The main way in which competing machine learning algorithms differ is in their approach to estimating this conditional expectation.

27.4 Exercises

1. Compute conditional probabilities for being Male for the heights dataset. Round the heights to the closest inch. Plot the estimated conditional probability $$P(x) = \mbox{Pr}(\mbox{Male} | \mbox{height}=x)$$ for each $$x$$.

2. In the plot we just made, we see high variability for low values of height. This is because we have few data points in these strata. This time use the quantile function for quantiles $$0.1,0.2,\dots,0.9$$ and the cut function to assure each group has the same number of points. Hint: For any numeric vector x, you can create groups based on quantiles as we demonstrate below.

cut(x, quantile(x, seq(0, 1, 0.1)), include.lowest = TRUE)

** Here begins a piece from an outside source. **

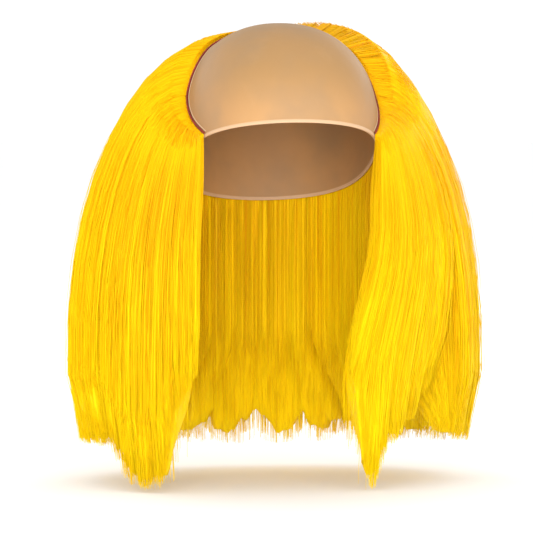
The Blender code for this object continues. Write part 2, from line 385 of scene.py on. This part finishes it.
class Field:
    """A node socket to calculate with: each operation on it adds a Math node to its tree."""

    def __init__(self, tree, socket):
        self.tree = tree
        self.socket = socket

    def math(self, operation, *others, clamp=False):
        node = self.tree.nodes.new("ShaderNodeMath")
        node.operation = operation
        node.use_clamp = clamp
        for socket, value in zip(node.inputs, (self, *others)):
            feed(self.tree, socket, value)
        return Field(self.tree, node.outputs[0])

    def __add__(self, other):
        return self.math("ADD", other)

    def __sub__(self, other):
        return self.math("SUBTRACT", other)

    def __rsub__(self, other):
        return self * -1.0 + other

    def __mul__(self, other):
        return self.math("MULTIPLY", other)

    def __truediv__(self, other):
        return self.math("DIVIDE", other)

    def __pow__(self, other):
        return self.math("POWER", other)

    def towards(self, other, share):
        """This value at share 0 and the other at share 1."""
        return (other - self) * share + self

    def eased(self, start, end):
        """0 where this is start and 1 where it is end, with level ends."""
        node = self.tree.nodes.new("ShaderNodeMapRange")
        node.interpolation_type = "SMOOTHSTEP"
        for key, value in (("Value", self), ("From Min", start), ("From Max", end)):
            feed(self.tree, node.inputs[key], value)
        return Field(self.tree, node.outputs["Result"])


def feed(tree, socket, value):
    """Gives a socket a plain value, or links it to what makes the value."""
    if isinstance(value, Field):
        tree.links.new(value.socket, socket)
    elif isinstance(value, bpy.types.NodeSocket):
        tree.links.new(value, socket)
    else:
        socket.default_value = value


def add_node(tree, kind, inputs=(), **settings):
    """A node with its settings, whose inputs are given by name or by number."""
    node = tree.nodes.new(kind)
    for key, value in settings.items():
        setattr(node, key, value)
    for key, value in dict(inputs).items():
        if isinstance(key, str):
            socket = next(s for s in node.inputs if s.enabled and s.name == key)
        else:
            socket = node.inputs[key]
        feed(tree, socket, value)
    return node


def vector_math(tree, operation, *values):
    """Output of a Vector Math node on the values. A Field or a number scales where it can."""
    node = tree.nodes.new("ShaderNodeVectorMath")
    node.operation = operation
    for k, value in enumerate(values):
        is_scale = operation == "SCALE" and k == 1
        feed(tree, node.inputs["Scale"] if is_scale else node.inputs[k], value)
    return node.outputs["Value" if operation in ("LENGTH", "DOT_PRODUCT") else "Vector"]


def new_tree(name, inputs):
    """A Geometry Nodes tree with a geometry input and output, and the named inputs given."""
    tree = bpy.data.node_groups.new(name, "GeometryNodeTree")
    tree.interface.new_socket("Geometry", in_out="INPUT", socket_type="NodeSocketGeometry")
    tree.interface.new_socket("Geometry", in_out="OUTPUT", socket_type="NodeSocketGeometry")
    for label, kind in inputs:
        tree.interface.new_socket(label, in_out="INPUT", socket_type="NodeSocket" + kind)
    given = tree.nodes.new("NodeGroupInput").outputs
    return tree, {socket.name: Field(tree, socket) for socket in given if socket.name}


def finish_tree(tree, geometry, material):
    """Ends a tree in real meshes with their material."""
    real = add_node(tree, "GeometryNodeRealizeInstances", {"Geometry": geometry})
    smooth = add_node(tree, "GeometryNodeSetShadeSmooth", {"Geometry": real.outputs[0]})
    coated = add_node(
        tree, "GeometryNodeSetMaterial", {"Geometry": smooth.outputs[0], "Material": material}
    )
    tree.links.new(coated.outputs[0], tree.nodes.new("NodeGroupOutput").inputs[0])


def grow(name, source, tree, values):
    """Plain mesh object of what the tree makes from the source, which is removed."""
    modifier = source.modifiers.new("grow", "NODES")
    modifier.node_group = tree
    for item in tree.interface.items_tree:
        if item.in_out == "INPUT" and item.name in values:
            modifier[item.identifier] = values[item.name]
    source.update_tag()
    evaluated = source.evaluated_get(bpy.context.evaluated_depsgraph_get())
    mesh = bpy.data.meshes.new_from_object(evaluated)
    mesh.name = name
    bpy.data.objects.remove(source, do_unlink=True)
    return place_piece(name, mesh)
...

3. Generate data from a bivariate normal distribution using the MASS package like this:

Sigma <- 9*matrix(c(1,0.5,0.5,1), 2, 2)
dat <- MASS::mvrnorm(n = 10000, c(69, 69), Sigma) |>
data.frame() |> setNames(c("x", "y"))

You can make a quick plot of the data using plot(dat). Use an approach similar to the previous exercise to estimate the conditional expectations and make a plot.